Homilía para el 2º domingo de Pascua 2016
La misericordia de Dios es eterna
En el Salmo de este domingo proclamamos la eternidad de la misericordia del Señor. Eterna significa que existe siempre, que no tiene principio ni tiene fin. Así es Dios –es eterno– y la misericordia es una de sus características, como nos lo mostró Jesús a lo largo de su ministerio. El hecho de que lo haya resucitado es la muestra más grande de la misericordia del Señor. Se apiadó de su Hijo y lo resucitó, se compadeció de la humanidad y le devolvió con vida a Jesús.
La misericordia de Dios es eterna
Textos: Hch 5, 12-16; Ap 1, 9-11. 12-13. 17-19; Jn 20, 19-31.
En el Salmo de este domingo proclamamos la eternidad de la misericordia del Señor. Eterna significa que existe siempre, que no tiene principio ni tiene fin. Así es Dios –es eterno– y la misericordia es una de sus características, como nos lo mostró Jesús a lo largo de su ministerio. El hecho de que lo haya resucitado es la muestra más grande de la misericordia del Señor. Se apiadó de su Hijo y lo resucitó, se compadeció de la humanidad y le devolvió con vida a Jesús.

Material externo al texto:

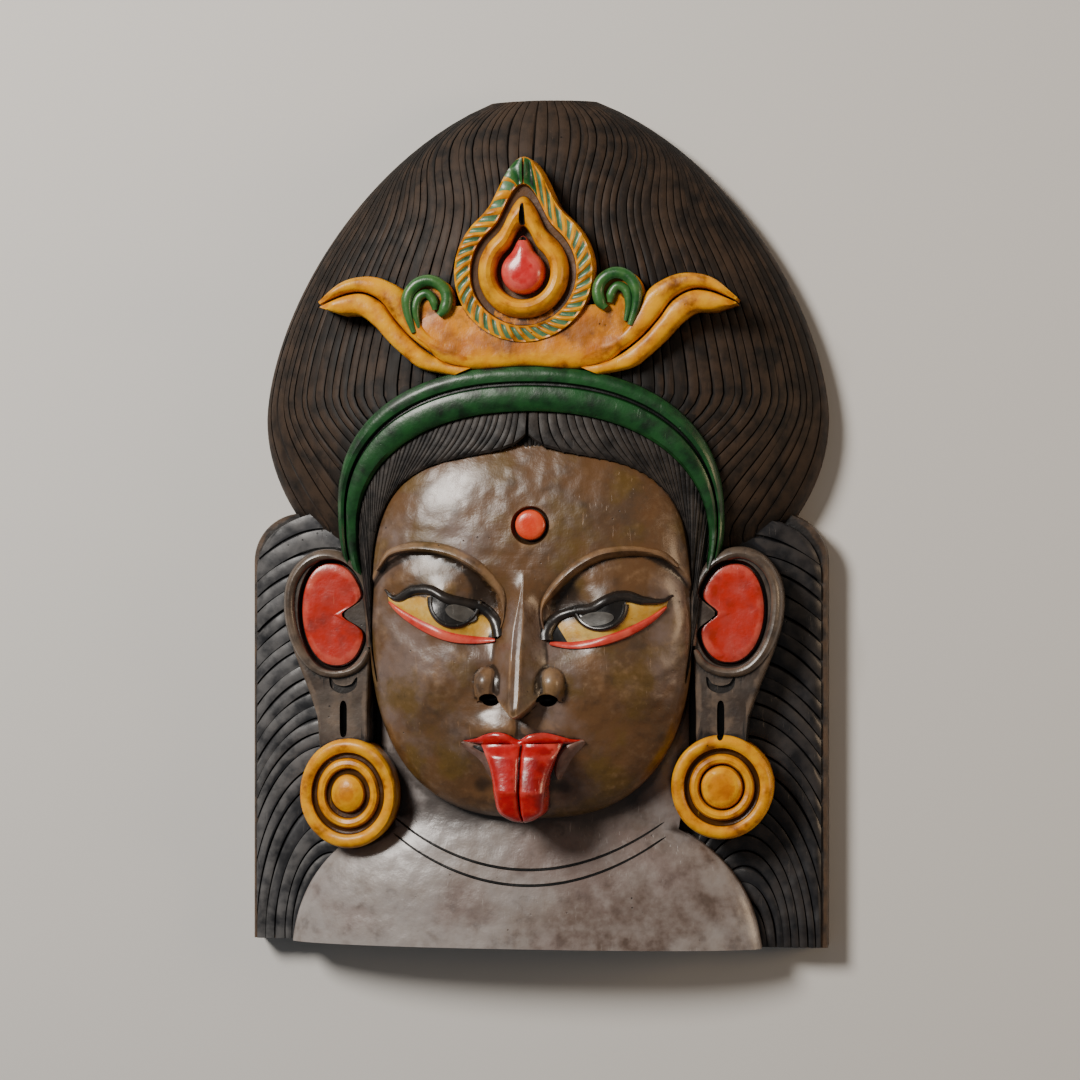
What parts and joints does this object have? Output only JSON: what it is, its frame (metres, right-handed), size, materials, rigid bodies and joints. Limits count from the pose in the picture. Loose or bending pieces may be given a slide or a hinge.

Sus discípulos y discípulas fueron los primeros en captar este signo de la misericordia de Dios. El Evangelio de san Juan nos narra los dos primeros encuentros de Jesús con sus discípulos. Fueron los dos primeros encuentros dominicales comunitarios del Resucitado con los suyos. Hoy vivimos una más de estas experiencias dominicales y se la agradecemos a Dios con nuestra Eucaristía, porque Jesús, el que estaba muerto y ahora vive por los siglos, está entre nosotros.
Al presentarse entre ellos los saludó deseándoles la paz y enseñándoles sus llagas. A partir de ese momento, la tristeza por su muerte se convirtió en alegría, el miedo frente a los judíos se tradujo en seguridad, el encerramiento se volvió en apertura, todo gracias a su Resurrección. Esto debería suceder con nosotros. Además de desearles nuevamente la paz, los envió a la misión, les comunicó el Espíritu Santo y les dejó la encomienda de perdonar los pecados.
Nuestros encuentros dominicales con Jesús resucitado deberían terminar en testimonio para la comunidad, como sucedió con sus discípulos que le platicaron a Tomás lo vivido en aquella noche. Un testimonio de alegría, de comunicar lo que vivimos y lo que nos dijo, de intentar convencer a los demás sobre su Resurrección y esto poco sucede; generalmente salimos de la Misa como llegamos a ella: sin entusiasmo, sin convencimiento, sin compromiso, aunque cumplimos.
A Tomás lo hicieron que se dispusiera a vivir su encuentro con el Resucitado, a pesar de que no les creyó. Al siguiente domingo escuchó de Jesús el saludo de paz, tocó sus llagas, se alegró, se convenció de su Resurrección y hasta lo proclamó como su Señor y su Dios. Esto también le costó una llamada de atención de Jesús y un aprendizaje para su vida: hay que creerle a la comunidad. Pero la comunidad ocupó comunicarle su experiencia de encuentro con el Señor.
Y el testimonio de la comunidad no debe ser sólo de palabra sino principalmente con los hechos, como nos lo describe el libro de los Hechos. Los creyentes –así se les llamaba a los discípulos de Jesús– se reunían libremente y por acuerdo común, los apóstoles realizaban muchos milagros, curaban enfermos y expulsaban demonios. Esto hacía que muchas personas creyeran en Jesús aunque no lo vieran. Esto es lo que nos falta provocar a quienes participamos en Misa.
O sea, que nos toca dar testimonio de que la misericordia de Dios es eterna. El encuentro con Jesús, tanto el de la escucha de la Palabra como el sacramental en la Comunión, nos llena de paz y de alegría. Hay que tocar sus llagas, es decir, a los enfermos, los migrantes, los hambrientos, los trabajadores de los invernaderos, los ancianos solos, etc. y reconocerlo y proclamarlo en ellos como el Resucitado. Para eso nos alimentamos en la Comunión sacramental.
En el Bautismo fuimos enviados por Jesús a la misión y recibimos su Espíritu para dar testimonio de Él, sobre todo perdonando. Cada ocho días lo proclamamos como Aquel que resucitó al tercer día. Ahora falta que día a día nos convirtamos personalmente y como comunidad en testigos suyos, de modo que interesemos a los demás, especialmente a los alejados, a encontrarse con Él, a confesarlo como su Señor y su Dios, a proclamar la misericordia eterna de Dios.